▶ [EXERCISE REQUIREMENTS]:
Output all the material that follows, exactly as given.

▶ [DATA SECTION]:
——————

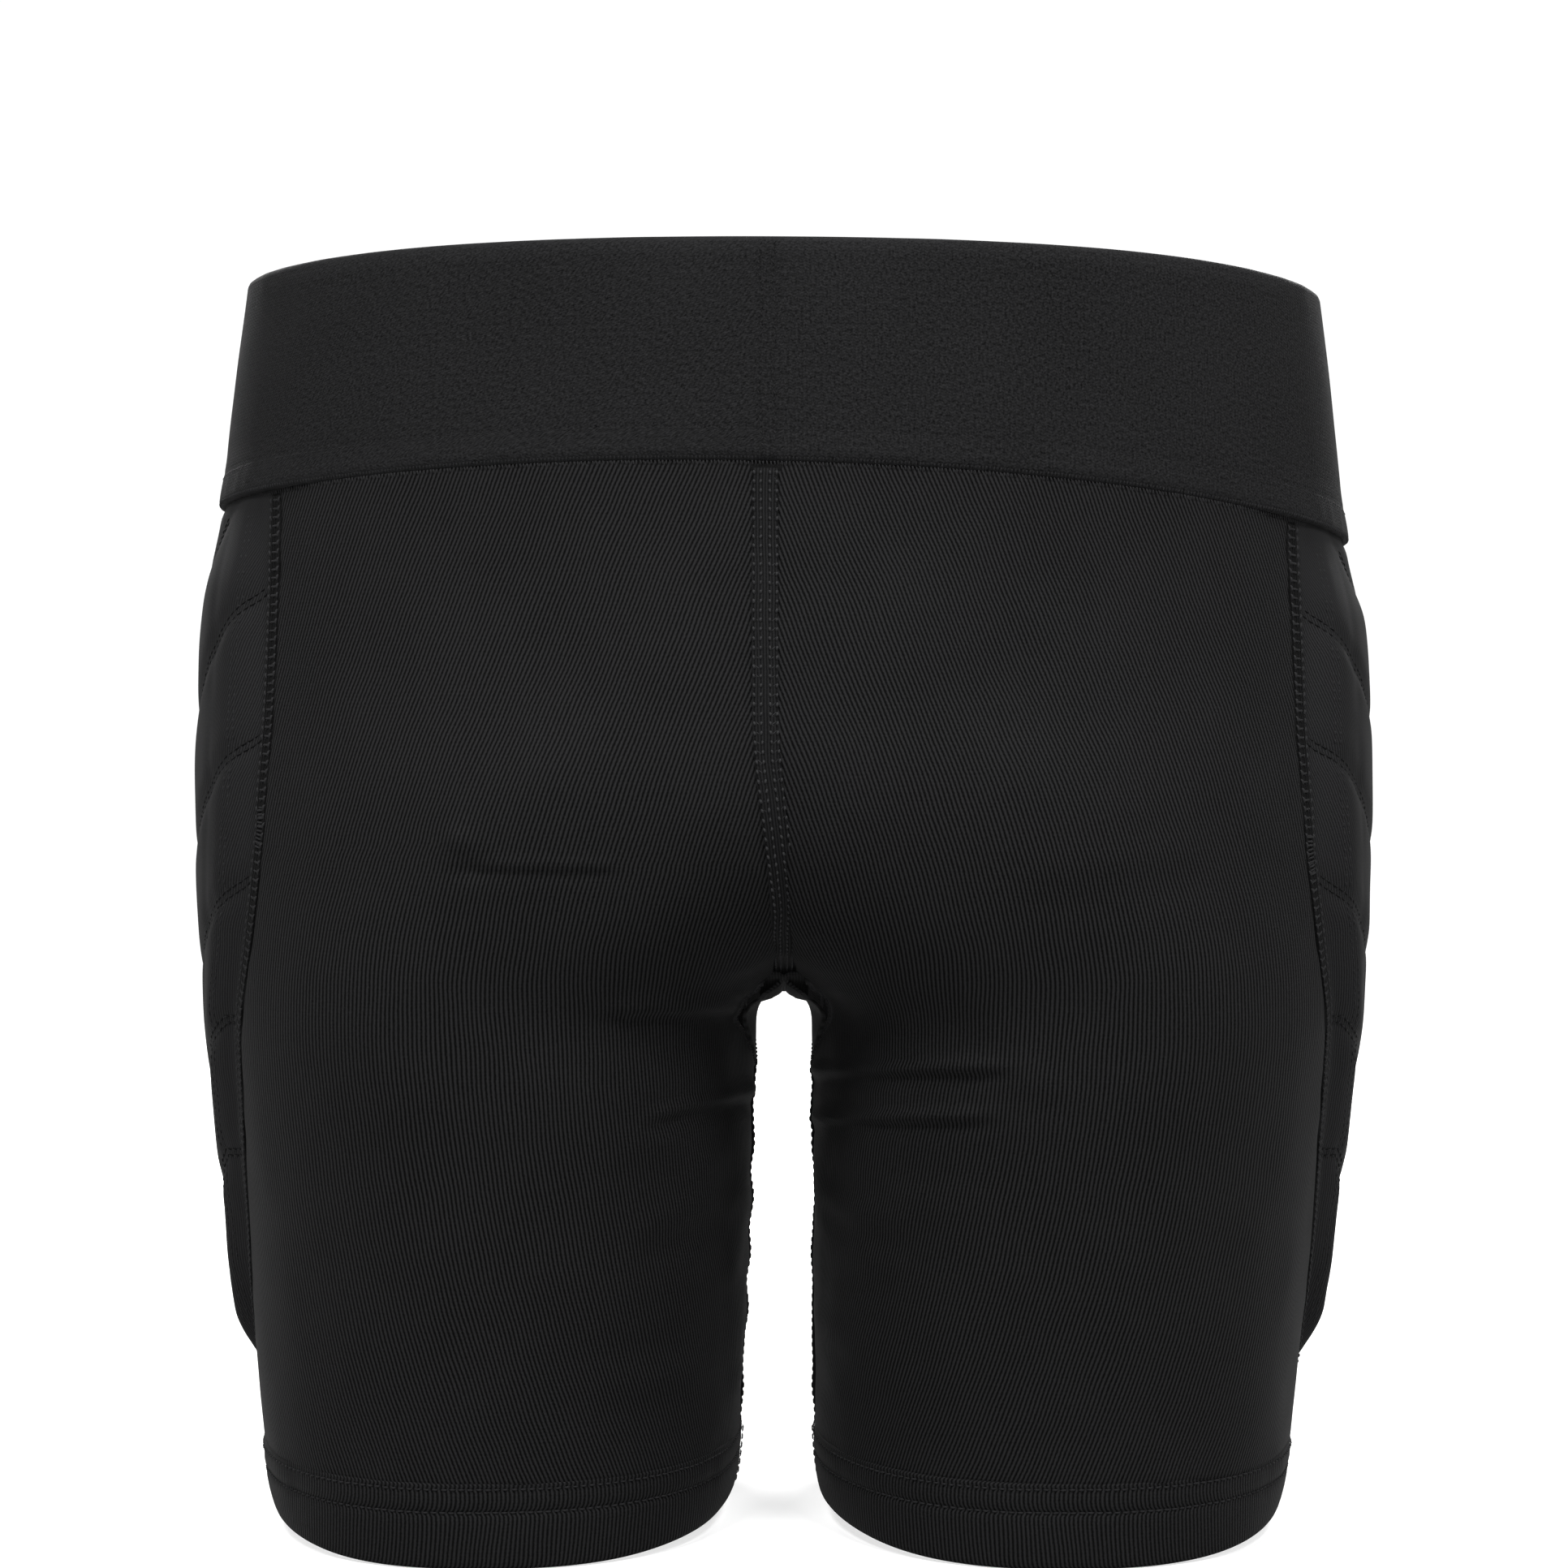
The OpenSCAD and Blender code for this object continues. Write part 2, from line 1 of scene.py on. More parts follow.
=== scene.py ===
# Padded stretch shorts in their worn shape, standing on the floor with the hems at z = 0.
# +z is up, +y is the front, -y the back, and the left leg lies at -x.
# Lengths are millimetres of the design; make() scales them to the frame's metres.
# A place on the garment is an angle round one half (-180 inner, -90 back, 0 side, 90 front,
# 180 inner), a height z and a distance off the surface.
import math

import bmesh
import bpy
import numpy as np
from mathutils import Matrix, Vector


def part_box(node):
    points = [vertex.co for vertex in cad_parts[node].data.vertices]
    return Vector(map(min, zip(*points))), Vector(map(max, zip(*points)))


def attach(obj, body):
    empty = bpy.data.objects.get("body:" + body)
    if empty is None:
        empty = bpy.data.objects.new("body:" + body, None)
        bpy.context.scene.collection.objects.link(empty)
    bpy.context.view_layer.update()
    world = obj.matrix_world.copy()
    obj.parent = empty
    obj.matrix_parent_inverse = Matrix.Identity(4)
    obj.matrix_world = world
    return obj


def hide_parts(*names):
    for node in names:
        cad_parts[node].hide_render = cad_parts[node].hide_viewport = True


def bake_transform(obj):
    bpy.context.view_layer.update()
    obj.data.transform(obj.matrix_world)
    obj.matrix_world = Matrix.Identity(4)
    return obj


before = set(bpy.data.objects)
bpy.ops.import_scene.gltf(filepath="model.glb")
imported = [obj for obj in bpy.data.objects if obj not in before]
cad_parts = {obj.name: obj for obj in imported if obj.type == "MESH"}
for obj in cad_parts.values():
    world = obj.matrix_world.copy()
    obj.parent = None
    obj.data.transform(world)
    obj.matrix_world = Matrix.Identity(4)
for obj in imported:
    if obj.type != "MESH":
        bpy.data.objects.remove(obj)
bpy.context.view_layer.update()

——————

▶ [FINAL ANSWER]:
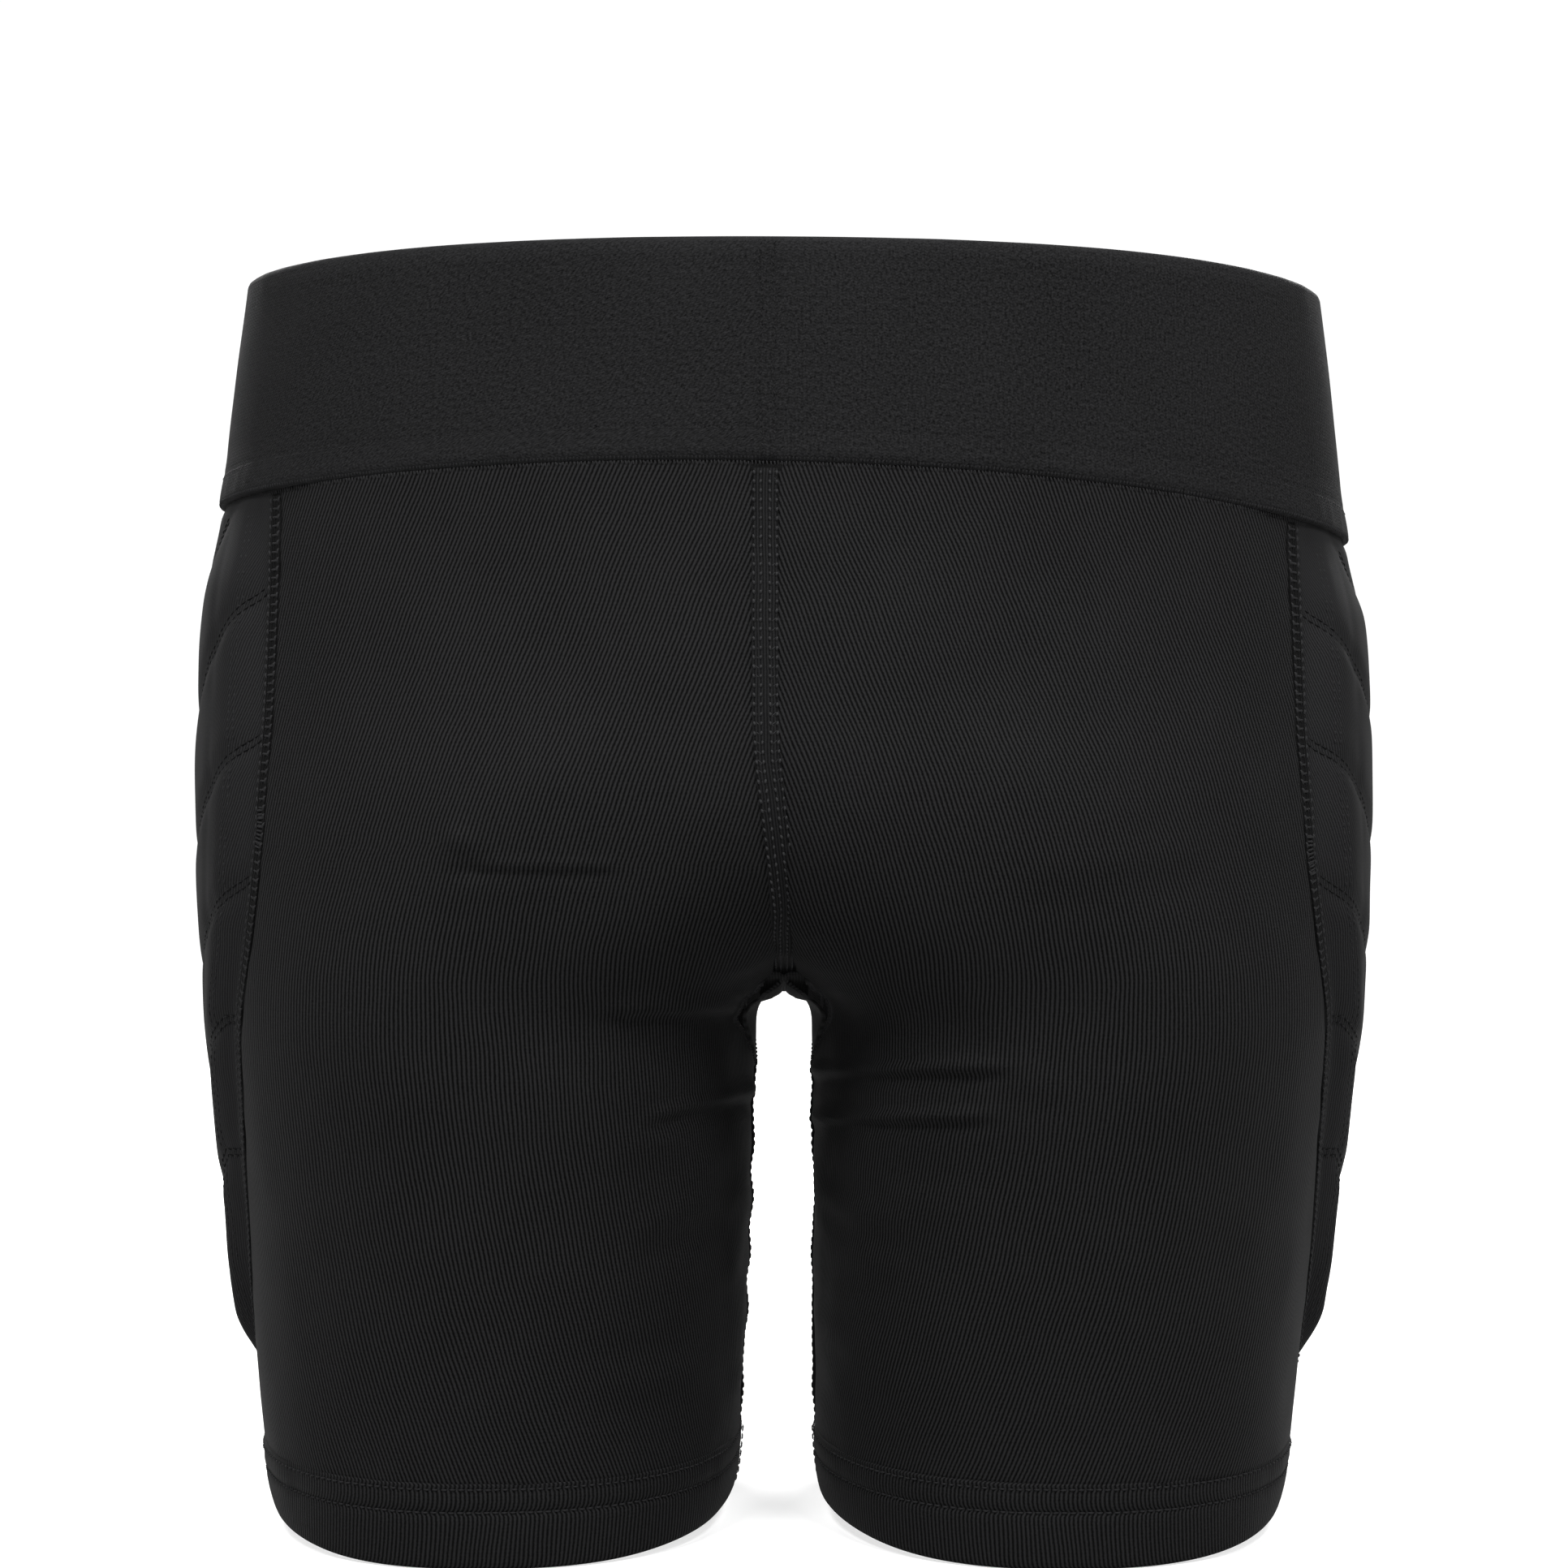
The OpenSCAD and Blender code for this object continues. Write part 2, from line 1 of scene.py on. More parts follow.
=== scene.py ===
# Padded stretch shorts in their worn shape, standing on the floor with the hems at z = 0.
# +z is up, +y is the front, -y the back, and the left leg lies at -x.
# Lengths are millimetres of the design; make() scales them to the frame's metres.
# A place on the garment is an angle round one half (-180 inner, -90 back, 0 side, 90 front,
# 180 inner), a height z and a distance off the surface.
import math

import bmesh
import bpy
import numpy as np
from mathutils import Matrix, Vector


def part_box(node):
    points = [vertex.co for vertex in cad_parts[node].data.vertices]
    return Vector(map(min, zip(*points))), Vector(map(max, zip(*points)))


def attach(obj, body):
    empty = bpy.data.objects.get("body:" + body)
    if empty is None:
        empty = bpy.data.objects.new("body:" + body, None)
        bpy.context.scene.collection.objects.link(empty)
    bpy.context.view_layer.update()
    world = obj.matrix_world.copy()
    obj.parent = empty
    obj.matrix_parent_inverse = Matrix.Identity(4)
    obj.matrix_world = world
    return obj


def hide_parts(*names):
    for node in names:
        cad_parts[node].hide_render = cad_parts[node].hide_viewport = True


def bake_transform(obj):
    bpy.context.view_layer.update()
    obj.data.transform(obj.matrix_world)
    obj.matrix_world = Matrix.Identity(4)
    return obj


before = set(bpy.data.objects)
bpy.ops.import_scene.gltf(filepath="model.glb")
imported = [obj for obj in bpy.data.objects if obj not in before]
cad_parts = {obj.name: obj for obj in imported if obj.type == "MESH"}
for obj in cad_parts.values():
    world = obj.matrix_world.copy()
    obj.parent = None
    obj.data.transform(world)
    obj.matrix_world = Matrix.Identity(4)
for obj in imported:
    if obj.type != "MESH":
        bpy.data.objects.remove(obj)
bpy.context.view_layer.update()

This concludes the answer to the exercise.